The intricately crafted Dutch silver Torah finials – the ornate crowns that top the scroll’s handles – are the earliest known Dutch pair, according to the MFA. They were purchased with funds donated by Rose-Marie and Eijk van Otterloo, art collectors who lived for many years on the North Shore, in support of the MFA’s Center for Netherlandish Art.

The Torah shield stands out for its lavish decoration on both its front facing and rear side.

Its small scale – measuring just 8 inches high – indicates it was likely intended for use in a private home, and was likely made for a wealthy Jewish patron in Lemberg (now Lviv, in Ukraine) that was a center of Jewish learning during the period.

On the delicately layered front, the figures of Aaron and Moses flank the crowned Tablets of the Law – the Ten Commandments – with swirls of leaf designs and animals including deer, bears, and an elephant, images that allude to biblical verses praising God.

On the reverse side, vivid, engraved imagery depicts scenes from the biblical life of Isaac and below, a Levite washing the hands of the Kohen in preparation for the priestly blessing. These are likely clues that the patron was named Isaac, and from a family of Levites, according to Sotheby’s.

The Torah shield evokes the carved wooden Torah arks of Eastern Europe, Sotheby’s said in its description.

By the late 1880s, the Torah shield – along with the two others attributed to the artist – was owned by Reuben David Sassoon, the Indian-born Londoner and member of the influential, wealthy Jewish family that traces its centuries-old lineage to Baghdad.

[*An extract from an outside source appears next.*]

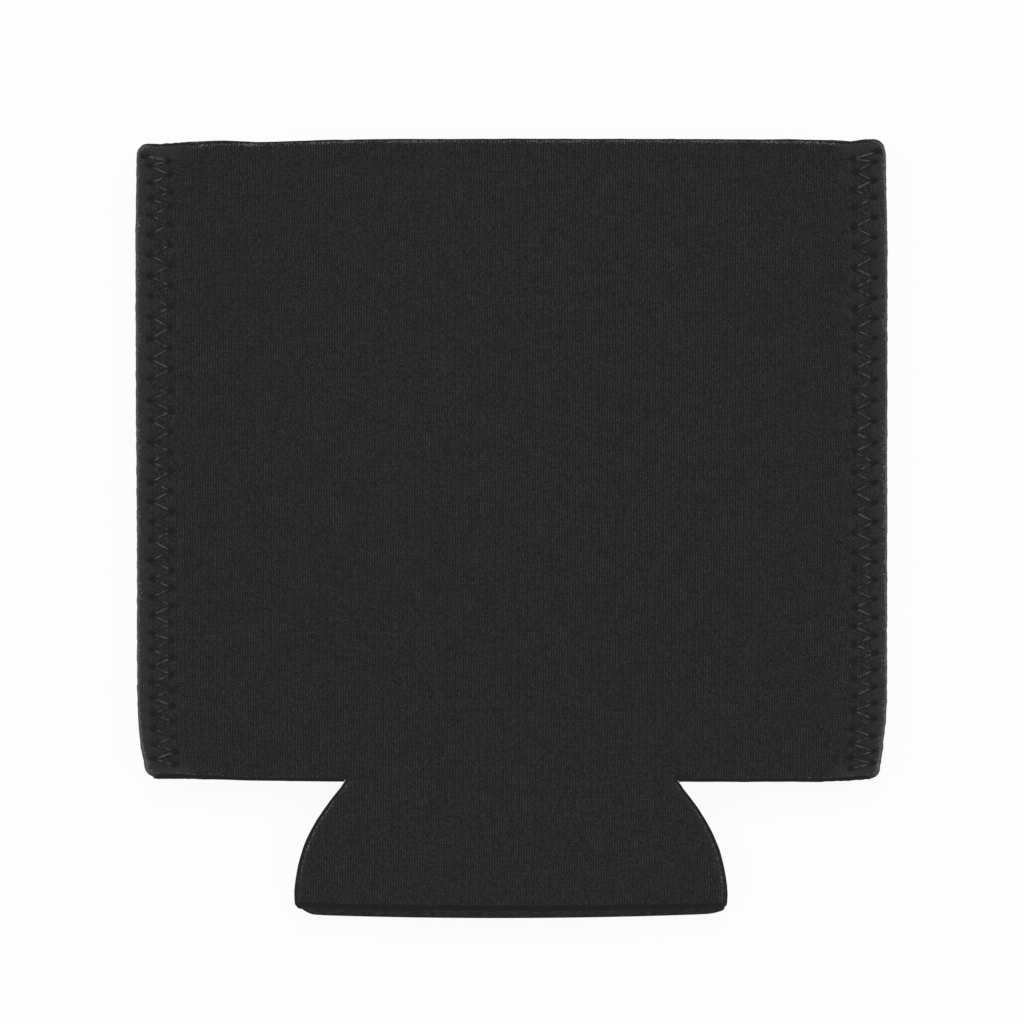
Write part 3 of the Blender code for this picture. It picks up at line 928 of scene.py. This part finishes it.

The Torah shield bought by the MFA remained in the Sassoon family collection for some 130 years.

The signed and dated Torah shield represents, “one of the most important pieces of Judaic metalwork to appear at auction in a generation,” Sotheby’s said in a statement.

“I am incredibly excited,” said Simona Di Nepi, the MFA’s Charles and Lynn Schusterman Curator of Judaica.

When the Torah shield is eventually displayed at the MFA, it will be the first time in more than a century that it will be seen in public, she confirmed.

It was last viewed in 1906, loaned from the Sassoon family for an exhibition in London.

The Torah shield “has so much going for it,” Di Nepi told the Journal in an interview on Zoom.

“It has everything a great work of Judaica should have, beautiful quality and craftsmanship; interesting imagery that tells a story; and we know something about the maker.”

The fact that it is fully decorated on both the front and back is among the reasons it is exceptionally important, Di Nepi said.

There’s no question that the Torah shield can be a point of pride for the MFA’s Judaica collection, Di Nepi said.

“Not only is it a Jewish object, but the artist is proudly Jewish, signing his name in Hebrew.”